--- EXERCISE TASK ---
Every line from the one with "bpy.data.objects.remove(obj)" to the end of the data needs to be copied exactly, and no line before it.

▼

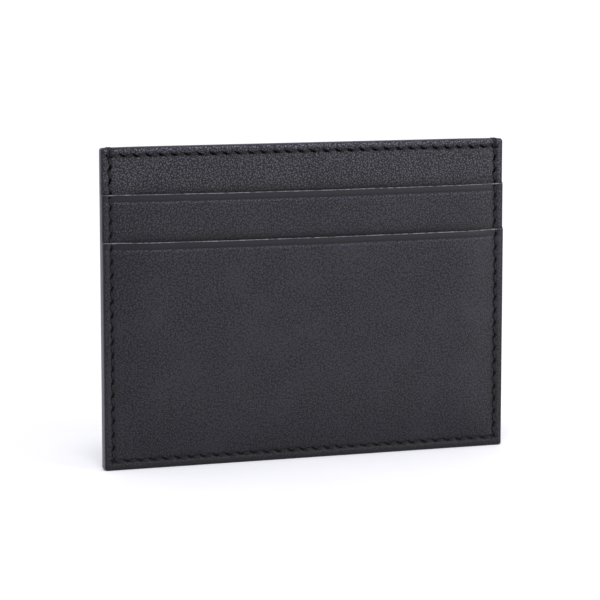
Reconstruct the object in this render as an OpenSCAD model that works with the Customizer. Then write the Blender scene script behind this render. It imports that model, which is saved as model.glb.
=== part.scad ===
// Slim leather card holder: two stacked card pockets on the front and one full-height
// centre pocket that is open at the top. It stands on its long bottom edge.
// X runs along the width, the front faces -Y and Z is up. The origin is the middle of
// the bottom edge, at the middle of the thickness.

/* [Body] */
// Width across the painted side edges
body_w = 100; // [98:1:110]
// Height of the leather, from the painted bottom edge to the painted top edge
body_h = 75; // [74:1:85]
// Radius of the two lower corners
corner_r = 1; // [0.5:0.25:2]

/* [Sheets] */
// Thickness of the front and back leather panels
panel_t = 0.8; // [0.6:0.05:1.2]
// Thickness of the pocket leather and of the skirt under the upper pocket
pocket_t = 0.5; // [0.3:0.05:0.8]
// Thickness of the textile linings of the centre pocket
lining_t = 0.2; // [0.15:0.05:0.4]
// Thickness of the edge paint
paint_t = 0.15; // [0.1:0.05:0.3]
// Depth of the painted channel in the bottom edge, where the inner sheets are cut short
channel = 0.5; // [0.3:0.1:0.8]

/* [Pockets] */
// Distance of the upper pocket's mouth below the top edge
upper_drop = 10.8; // [9:0.1:13]
// Distance of the lower pocket's mouth below the top edge
lower_drop = 21.8; // [19:0.1:25]
// Distance of the leather's lower edge below the lower mouth, on the upper pocket
leather_tuck = 12; // [8:1:16]
// Height at which the cards in the upper pocket stand
upper_floor = 15; // [10:0.5:18]
// Room that each pocket keeps for a card
card_room = 0.9; // [0.8:0.05:1.2]
// Width of the flat border that the seams run in
border_w = 3.4; // [3:0.1:3.8]
// Width of the slope from the border up to the raised middle
slope_w = 2.5; // [2:0.1:3]

/* [Stitching] */
// Distance of the side and bottom seams from the edge
seam_in = 2.1; // [1.6:0.1:2.4]
// Distance of the top seams from the top edge
top_seam_in = 1.9; // [1.4:0.1:2.4]
// Distance from one stitch to the next, which the bottom and top seams fit to their length
pitch = 3.1; // [2.6:0.1:4]
// Length of the thread that shows in one stitch
stitch_len = 2; // [1.5:0.1:2.2]
// Width of the thread
thread_w = 0.5; // [0.3:0.05:0.7]
// Height of the thread above the leather
thread_h = 0.25; // [0.15:0.05:0.4]
// Angle of a stitch to its seam line
slant = 14; // [0:1:25]

/* [Hidden] */
$fn = 32;

// Distance that a cutting shape reaches past what it cuts
past = 1;
half_w = body_w / 2;
leather_top = body_h - paint_t;
upper_mouth = body_h - upper_drop;
lower_mouth = body_h - lower_drop;
leather_end = lower_mouth - leather_tuck;
// Overlap of the skirt and the upper pocket's leather, each at half thickness
lap = 5;

// Reach of the holder in front of and behind the plane between its two linings. That plane
// lies at mid_y, so that Y = 0 is halfway through the whole thickness.
front_depth = lining_t + panel_t + 2 * pocket_t + 2 * card_room;
back_depth = lining_t + panel_t + card_room + thread_h;
mid_y = (front_depth - back_depth) / 2;
// Inner faces of the front panel and the pockets in the border, and the front-most face
y_front_panel = mid_y - lining_t;
y_upper_pocket = y_front_panel - panel_t;
y_lower_pocket = y_upper_pocket - pocket_t;
y_front = y_lower_pocket - pocket_t;
// Inner and outer face of the back panel in the border
y_back_panel = mid_y + lining_t;
y_back = y_back_panel + panel_t;

leather = [0.24, 0.24, 0.26];
lining = [0.13, 0.13, 0.15];
thread = [0.3, 0.3, 0.33];
paint = [0.12, 0.12, 0.14];

// Outline of the holder in X and Z, cut back by inset on both sides
module outline(inset) {
  w = half_w - inset;
  r = corner_r;
  translate([-w, r]) square([2 * w, body_h - r]);
  translate([-w + r, 0]) square([2 * w - 2 * r, 2 * r]);
  for (side = [-1, 1])
    translate([side * (w - r), r]) circle(r);
}

// Plate of the sheets' outline, its faces at depths near_y and far_y, between two heights
module plate(near_y, far_y, low, high) {
  intersection() {
    translate([0, far_y, 0])
      rotate([90, 0, 0])
        linear_extrude(far_y - near_y) outline(paint_t);
    translate([-half_w, near_y - past, low])
      cube([body_w, far_y - near_y + 2 * past, high - low]);
  }
}

// Space in front of the depth base that a pocket swells into. It slopes up from the side
// borders and from the height floor_z, and it is open at the top.
module swell(base, depth, floor_z, low, high) {
  foot = half_w - border_w;
  crest = foot - slope_w;
  intersection() {
    translate([0, base, low])
      linear_extrude(high - low)
        polygon([[-foot, past], [-foot, 0], [-crest, -depth],
                 [crest, -depth], [foot, 0], [foot, past]]);
    translate([-half_w, base, 0])
      rotate([90, 0, 90])
        linear_extrude(body_w)
          polygon([[past, floor_z], [0, floor_z], [-depth, floor_z + slope_w],
                   [-depth, body_h + past], [past, body_h + past]]);
  }
}

// Sheet of thickness t with its inner face at back_y, swollen forwards by depth
module swollen_sheet(back_y, t, depth, floor_z, low, high) {
  difference() {
    union() {
      plate(back_y - t, back_y, low, high);
      swell_skin(back_y - t, depth, floor_z, low, high);
    }
    swell(back_y, depth, floor_z, low - past, high + past);
  }
}

// The part of a swell that lies in front of base only
module swell_skin(base, depth, floor_z, low, high) {
  intersection() {
    swell(base, depth, floor_z, low, high);
    translate([-half_w, base - depth, low])
      cube([body_w, depth, high - low]);
  }
}

// The same sheet swollen backwards
module back_sheet(front_y, t, low, high) {
  mirror([0, 1, 0])
    swollen_sheet(-front_y, t, card_room, border_w, low, high);
}

// One stitch flat on the surface at depth face_y, its thread rising towards the front
module stitch(x, z, angle, face_y) {
  half_l = stitch_len / 2;
  half_t = thread_w / 2;
  translate([x, face_y, z])
    rotate([90, 0, 0])
      rotate(angle)
        linear_extrude(thread_h)
          polygon([[-half_l, 0], [-half_l + half_t, half_t], [half_l - half_t, half_t],
                   [half_l, 0], [half_l - half_t, -half_t], [-half_l + half_t, -half_t]]);
}

// The same stitch on a face that looks backwards
module back_stitch(x, z, angle, face_y) {
  mirror([0, 1, 0]) stitch(x, z, angle, -face_y);
}

// Whole number of stitches between the two side seams, and their distance
across_span = body_w - 2 * seam_in;
across_count = round(across_span / pitch);
across_pitch = across_span / across_count;
across_start = (across_pitch - across_span) / 2;
up_count = floor((leather_top - seam_in) / pitch);
up_start = seam_in + pitch / 2;

// Depth of the front face of the border at the height z, with room for a whole stitch
function border_y(z) =
  z - stitch_len / 2 < lower_mouth ? y_front :
  z - stitch_len / 2 < upper_mouth ? y_lower_pocket : y_upper_pocket;

module side_needle_thread(x) {
  color(thread)
    for (i = [0 : up_count - 1])
      stitch(x, up_start + i * pitch, 90 - slant, border_y(up_start + i * pitch));
}

module side_bobbin_thread(x) {
  color(thread)
    for (i = [0 : up_count - 1])
      back_stitch(x, up_start + i * pitch, 90 - slant, y_back);
}

module top_wrap(x) {
  leg = 2 * thread_w;
  front = y_upper_pocket - thread_h;
  color(thread)
    difference() {
      translate([x - thread_w / 2, front, body_h - leg])
        cube([thread_w, y_back + thread_h - front, leg + thread_h]);
      translate([x - thread_w, y_upper_pocket, body_h - leg - past])
        cube([2 * thread_w, y_back - y_upper_pocket, leg + past]);
    }
}

// Strip of paint on a side edge, between two depths, two heights and two places across
module rim(near_y, far_y, low, high, left, right) {
  intersection() {
    translate([0, far_y, 0])
      rotate([90, 0, 0])
        linear_extrude(far_y - near_y)
          difference() {
            outline(0);
            outline(paint_t);
          }
    translate([left, near_y - past, low])
      cube([right - left, far_y - near_y + 2 * past, high - low]);
  }
}

module side_paint(left, right) {
  color(paint) {
    rim(y_front, y_back, paint_t, lower_mouth, left, right);
    rim(y_lower_pocket, y_back, lower_mouth, upper_mouth, left, right);
    rim(y_upper_pocket, y_back, upper_mouth, leather_top, left, right);
  }
}

module back_panel() {
  color(leather) back_sheet(y_back_panel, panel_t, 0, leather_top);
}

module back_lining() {
  color(lining) back_sheet(mid_y, lining_t, channel, leather_top);
}

module front_lining() {
  color(lining) plate(y_front_panel, mid_y, channel, leather_top);
}

module front_panel() {
  color(leather) plate(y_upper_pocket, y_front_panel, channel, leather_top);
}

module upper_pocket() {
  top = upper_mouth - paint_t;
  thin = pocket_t / 2;
  color(leather) {
    swollen_sheet(y_upper_pocket, pocket_t, card_room, upper_floor, leather_end + lap, top);
    swollen_sheet(y_upper_pocket - thin, thin, card_room, upper_floor,
                  leather_end, leather_end + lap);
  }
}

module upper_pocket_skirt() {
  color(lining) {
    swollen_sheet(y_upper_pocket, pocket_t, card_room, upper_floor, channel, leather_end);
    swollen_sheet(y_upper_pocket, pocket_t / 2, card_room, upper_floor,
                  leather_end, leather_end + lap);
  }
}

module lower_pocket() {
  color(leather)
    swollen_sheet(y_lower_pocket, pocket_t, 2 * card_room, border_w, 0,
                  lower_mouth - paint_t);
}

module skirt_floor_seam() {
  margin = border_w + pitch;
  count = floor((body_w - 2 * margin) / pitch);
  color(thread)
    for (i = [0 : count - 1])
      stitch((i - (count - 1) / 2) * pitch, upper_floor - thread_w, 0, y_lower_pocket);
}

module left_seam_needle_thread() {
  side_needle_thread(-half_w + seam_in);
}

module right_seam_needle_thread() {
  side_needle_thread(half_w - seam_in);
}

module bottom_seam_needle_thread() {
  color(thread)
    for (i = [0 : across_count - 1])
      stitch(across_start + i * across_pitch, seam_in, slant, y_front);
}

module left_seam_bobbin_thread() {
  side_bobbin_thread(-half_w + seam_in);
}

module right_seam_bobbin_thread() {
  side_bobbin_thread(half_w - seam_in);
}

module bottom_seam_bobbin_thread() {
  color(thread)
    for (i = [0 : across_count - 1])
      back_stitch(across_start + i * across_pitch, seam_in, slant, y_back);
}

top_seam_z = body_h - top_seam_in;

module front_top_seam_needle_thread() {
  color(thread)
    for (i = [0 : across_count - 1])
      stitch(across_start + i * across_pitch, top_seam_z, slant, y_upper_pocket);
}

// The stitches of the centre pocket's mouth keep clear of its sloped sides
module front_top_seam_bobbin_thread() {
  color(thread)
    for (i = [2 : across_count - 3])
      back_stitch(across_start + i * across_pitch, top_seam_z, slant, mid_y);
}

module back_top_seam_needle_thread() {
  color(thread)
    for (i = [2 : across_count - 3])
      back_stitch(across_start + i * across_pitch, top_seam_z, slant, y_back + card_room);
}

module back_top_seam_bobbin_thread() {
  color(thread)
    for (i = [2 : across_count - 3])
      stitch(across_start + i * across_pitch, top_seam_z, slant, mid_y + card_room);
}

module left_top_corner_wrap() {
  top_wrap(-half_w + seam_in);
}

module right_top_corner_wrap() {
  top_wrap(half_w - seam_in);
}

module left_edge_paint() {
  side_paint(-half_w, -half_w + corner_r);
}

module right_edge_paint() {
  side_paint(half_w - corner_r, half_w);
}

module bottom_edge_paint() {
  color(paint) plate(y_lower_pocket, y_back_panel, 0, channel);
}

module front_top_edge_paint() {
  color(paint) plate(y_upper_pocket, mid_y, leather_top, body_h);
}

module back_top_edge_paint() {
  color(paint) back_sheet(mid_y, lining_t + panel_t, leather_top, body_h);
}

module upper_mouth_edge_paint() {
  color(paint)
    swollen_sheet(y_upper_pocket, pocket_t, card_room, upper_floor,
                  upper_mouth - paint_t, upper_mouth);
}

module lower_mouth_edge_paint() {
  color(paint)
    swollen_sheet(y_lower_pocket, pocket_t, 2 * card_room, border_w,
                  lower_mouth - paint_t, lower_mouth);
}

back_panel();
back_lining();
front_lining();
front_panel();
upper_pocket();
upper_pocket_skirt();
lower_pocket();
skirt_floor_seam();
left_seam_needle_thread();
right_seam_needle_thread();
bottom_seam_needle_thread();
left_seam_bobbin_thread();
right_seam_bobbin_thread();
bottom_seam_bobbin_thread();
front_top_seam_needle_thread();
front_top_seam_bobbin_thread();
back_top_seam_needle_thread();
back_top_seam_bobbin_thread();
left_top_corner_wrap();
right_top_corner_wrap();
left_edge_paint();
right_edge_paint();
bottom_edge_paint();
front_top_edge_paint();
back_top_edge_paint();
upper_mouth_edge_paint();
lower_mouth_edge_paint();
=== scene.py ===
"""Slim leather card holder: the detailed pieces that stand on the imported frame.

Two stacked card pockets are sewn on the front of a full-height centre pocket. Every sheet is
built flat, in its place in the sewn stack, and then moved by one SewnStack, which knows how the
seams press the leather, how the pockets swell and where the needle holes are. Sizes are in
millimetres, and meshes are written in metres.
"""

import logging
import math
import random
from dataclasses import dataclass, field
from enum import Enum
from typing import Any, Callable, Sequence

import bmesh
import bpy
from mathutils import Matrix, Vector, noise


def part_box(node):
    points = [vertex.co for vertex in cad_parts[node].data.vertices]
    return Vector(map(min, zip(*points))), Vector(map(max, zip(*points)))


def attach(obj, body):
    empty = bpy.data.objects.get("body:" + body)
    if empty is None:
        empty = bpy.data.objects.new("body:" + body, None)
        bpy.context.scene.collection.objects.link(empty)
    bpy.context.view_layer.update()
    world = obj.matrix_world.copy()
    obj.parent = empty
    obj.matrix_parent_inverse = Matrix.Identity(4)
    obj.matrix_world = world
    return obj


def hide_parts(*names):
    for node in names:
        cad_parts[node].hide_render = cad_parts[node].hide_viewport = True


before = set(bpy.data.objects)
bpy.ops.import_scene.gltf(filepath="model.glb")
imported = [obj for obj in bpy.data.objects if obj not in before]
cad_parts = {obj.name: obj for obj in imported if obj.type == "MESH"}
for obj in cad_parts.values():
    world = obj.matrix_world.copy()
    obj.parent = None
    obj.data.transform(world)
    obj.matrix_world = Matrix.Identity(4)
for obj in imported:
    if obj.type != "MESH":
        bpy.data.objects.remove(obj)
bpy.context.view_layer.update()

log = logging.getLogger("card_holder")

MM = 0.001
STITCH_PITCH = 3.1
TOP_CORNER_R = 0.75
REFINE_REACH = 1.25
REFINE_CUTS = 5
BODY = "root"

Point = tuple[float, float, float]
Flat = tuple[float, float]


def clamp(value: float, low: float = 0.0, high: float = 1.0) -> float:
    """Returns value held between low and high."""
    return max(low, min(high, value))


def ease(share: float) -> float:
    """Returns share, held to 0..1, with a soft start and a soft end."""
    t = clamp(share)
    return t * t * (3 - 2 * t)


def bell(distance: float, width: float) -> float:
    """Returns 1 at no distance, falling off smoothly over width."""
    return math.exp(-((distance / width) ** 2))


def signed_power(value: float, power: float) -> float:
    """Returns value raised to a power with its sign kept."""
    return math.copysign(abs(value) ** power, value)


def ladder(stops: Sequence[tuple[float, float]]) -> list[float]:
    """Places grid lines between stops.

    Args:
        stops: Places in rising order, each with the step up to the next one.

    Returns:
        The places of all lines, first and last stop included.
    """
    lines = [stops[0][0]]
    for (low, step), (high, _) in zip(stops, stops[1:]):
        count = max(1, round((high - low) / step))
        lines += [low + (high - low) * (i + 1) / count for i in range(count)]
    return lines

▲

--- EXERCISE ANSWER ---
        bpy.data.objects.remove(obj)
bpy.context.view_layer.update()

log = logging.getLogger("card_holder")

MM = 0.001
STITCH_PITCH = 3.1
TOP_CORNER_R = 0.75
REFINE_REACH = 1.25
REFINE_CUTS = 5
BODY = "root"

Point = tuple[float, float, float]
Flat = tuple[float, float]


def clamp(value: float, low: float = 0.0, high: float = 1.0) -> float:
    """Returns value held between low and high."""
    return max(low, min(high, value))


def ease(share: float) -> float:
    """Returns share, held to 0..1, with a soft start and a soft end."""
    t = clamp(share)
    return t * t * (3 - 2 * t)


def bell(distance: float, width: float) -> float:
    """Returns 1 at no distance, falling off smoothly over width."""
    return math.exp(-((distance / width) ** 2))


def signed_power(value: float, power: float) -> float:
    """Returns value raised to a power with its sign kept."""
    return math.copysign(abs(value) ** power, value)


def ladder(stops: Sequence[tuple[float, float]]) -> list[float]:
    """Places grid lines between stops.

    Args:
        stops: Places in rising order, each with the step up to the next one.

    Returns:
        The places of all lines, first and last stop included.
    """
    lines = [stops[0][0]]
    for (low, step), (high, _) in zip(stops, stops[1:]):
        count = max(1, round((high - low) / step))
        lines += [low + (high - low) * (i + 1) / count for i in range(count)]
    return lines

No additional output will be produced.